══ Material shown ══

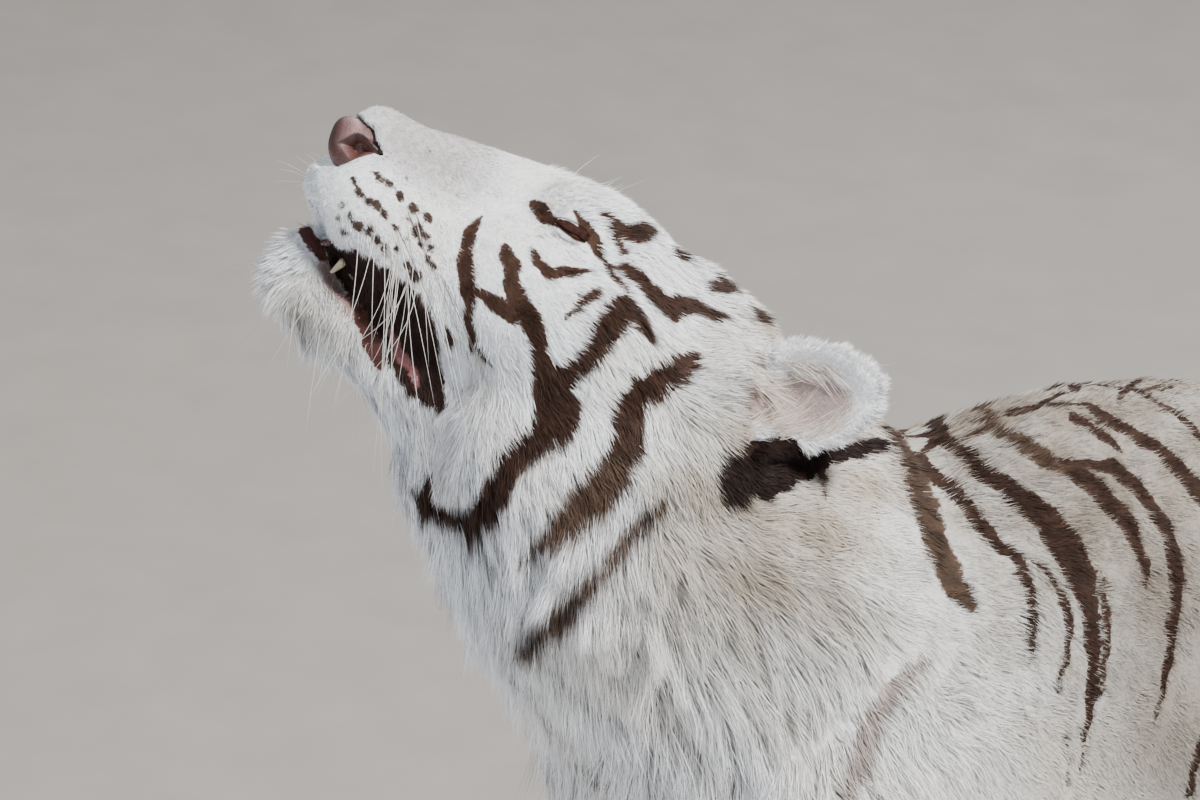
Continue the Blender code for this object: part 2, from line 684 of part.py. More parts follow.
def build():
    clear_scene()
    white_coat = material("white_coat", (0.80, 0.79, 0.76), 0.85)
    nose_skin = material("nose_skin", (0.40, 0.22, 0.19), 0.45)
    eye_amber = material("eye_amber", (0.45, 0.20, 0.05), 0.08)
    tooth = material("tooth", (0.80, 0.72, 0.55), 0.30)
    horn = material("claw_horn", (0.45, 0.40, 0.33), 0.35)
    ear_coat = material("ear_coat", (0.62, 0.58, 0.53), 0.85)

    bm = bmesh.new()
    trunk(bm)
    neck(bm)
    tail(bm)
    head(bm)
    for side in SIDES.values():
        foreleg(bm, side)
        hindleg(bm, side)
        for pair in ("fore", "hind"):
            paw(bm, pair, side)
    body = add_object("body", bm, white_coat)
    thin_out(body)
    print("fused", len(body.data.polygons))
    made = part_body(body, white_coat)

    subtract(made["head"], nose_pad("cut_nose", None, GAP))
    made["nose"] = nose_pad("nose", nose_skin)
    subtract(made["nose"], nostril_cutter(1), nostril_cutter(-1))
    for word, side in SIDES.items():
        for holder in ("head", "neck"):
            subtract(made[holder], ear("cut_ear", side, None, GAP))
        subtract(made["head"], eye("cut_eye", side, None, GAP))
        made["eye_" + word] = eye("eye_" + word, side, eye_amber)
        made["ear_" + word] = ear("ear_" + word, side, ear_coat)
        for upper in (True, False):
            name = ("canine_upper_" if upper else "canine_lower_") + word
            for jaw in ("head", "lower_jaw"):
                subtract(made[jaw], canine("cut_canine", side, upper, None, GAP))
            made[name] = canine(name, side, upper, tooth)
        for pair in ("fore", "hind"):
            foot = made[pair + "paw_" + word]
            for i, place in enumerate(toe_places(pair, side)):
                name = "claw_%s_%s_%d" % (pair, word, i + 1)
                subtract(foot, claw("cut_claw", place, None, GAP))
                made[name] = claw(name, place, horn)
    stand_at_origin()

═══
══ Material shown ══

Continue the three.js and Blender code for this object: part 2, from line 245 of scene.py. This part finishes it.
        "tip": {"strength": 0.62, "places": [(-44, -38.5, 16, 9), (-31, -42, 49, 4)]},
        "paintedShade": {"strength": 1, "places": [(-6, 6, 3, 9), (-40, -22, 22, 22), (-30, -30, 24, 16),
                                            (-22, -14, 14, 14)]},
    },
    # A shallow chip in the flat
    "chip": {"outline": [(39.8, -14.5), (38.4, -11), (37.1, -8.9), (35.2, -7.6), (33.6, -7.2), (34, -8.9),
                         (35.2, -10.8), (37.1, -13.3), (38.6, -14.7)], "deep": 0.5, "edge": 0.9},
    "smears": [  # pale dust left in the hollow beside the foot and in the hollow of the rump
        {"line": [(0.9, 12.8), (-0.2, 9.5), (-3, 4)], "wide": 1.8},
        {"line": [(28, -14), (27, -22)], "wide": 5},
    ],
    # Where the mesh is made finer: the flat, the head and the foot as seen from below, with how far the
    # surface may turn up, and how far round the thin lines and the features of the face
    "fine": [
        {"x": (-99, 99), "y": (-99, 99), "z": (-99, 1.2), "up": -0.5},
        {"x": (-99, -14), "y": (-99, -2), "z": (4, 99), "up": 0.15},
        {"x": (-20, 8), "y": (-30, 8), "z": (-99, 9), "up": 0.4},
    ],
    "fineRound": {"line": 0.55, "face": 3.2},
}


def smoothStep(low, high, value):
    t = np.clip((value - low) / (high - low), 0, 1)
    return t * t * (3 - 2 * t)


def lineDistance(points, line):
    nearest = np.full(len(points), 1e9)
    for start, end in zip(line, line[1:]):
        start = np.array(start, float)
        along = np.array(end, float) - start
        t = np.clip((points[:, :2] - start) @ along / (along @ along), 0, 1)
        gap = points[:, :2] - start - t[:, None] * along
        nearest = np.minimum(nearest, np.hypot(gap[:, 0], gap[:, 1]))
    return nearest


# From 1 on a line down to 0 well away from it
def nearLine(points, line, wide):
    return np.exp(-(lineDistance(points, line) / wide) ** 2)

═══

The request —
Each line from the one bearing "Continue the Blender" through the one bearing "made = part_body(body, white_coat)" is to be duplicated without change; all remaining lines are to be left out.

Solved exercise —
Continue the Blender code for this object: part 2, from line 684 of part.py. More parts follow.
def build():
    clear_scene()
    white_coat = material("white_coat", (0.80, 0.79, 0.76), 0.85)
    nose_skin = material("nose_skin", (0.40, 0.22, 0.19), 0.45)
    eye_amber = material("eye_amber", (0.45, 0.20, 0.05), 0.08)
    tooth = material("tooth", (0.80, 0.72, 0.55), 0.30)
    horn = material("claw_horn", (0.45, 0.40, 0.33), 0.35)
    ear_coat = material("ear_coat", (0.62, 0.58, 0.53), 0.85)

    bm = bmesh.new()
    trunk(bm)
    neck(bm)
    tail(bm)
    head(bm)
    for side in SIDES.values():
        foreleg(bm, side)
        hindleg(bm, side)
        for pair in ("fore", "hind"):
            paw(bm, pair, side)
    body = add_object("body", bm, white_coat)
    thin_out(body)
    print("fused", len(body.data.polygons))
    made = part_body(body, white_coat)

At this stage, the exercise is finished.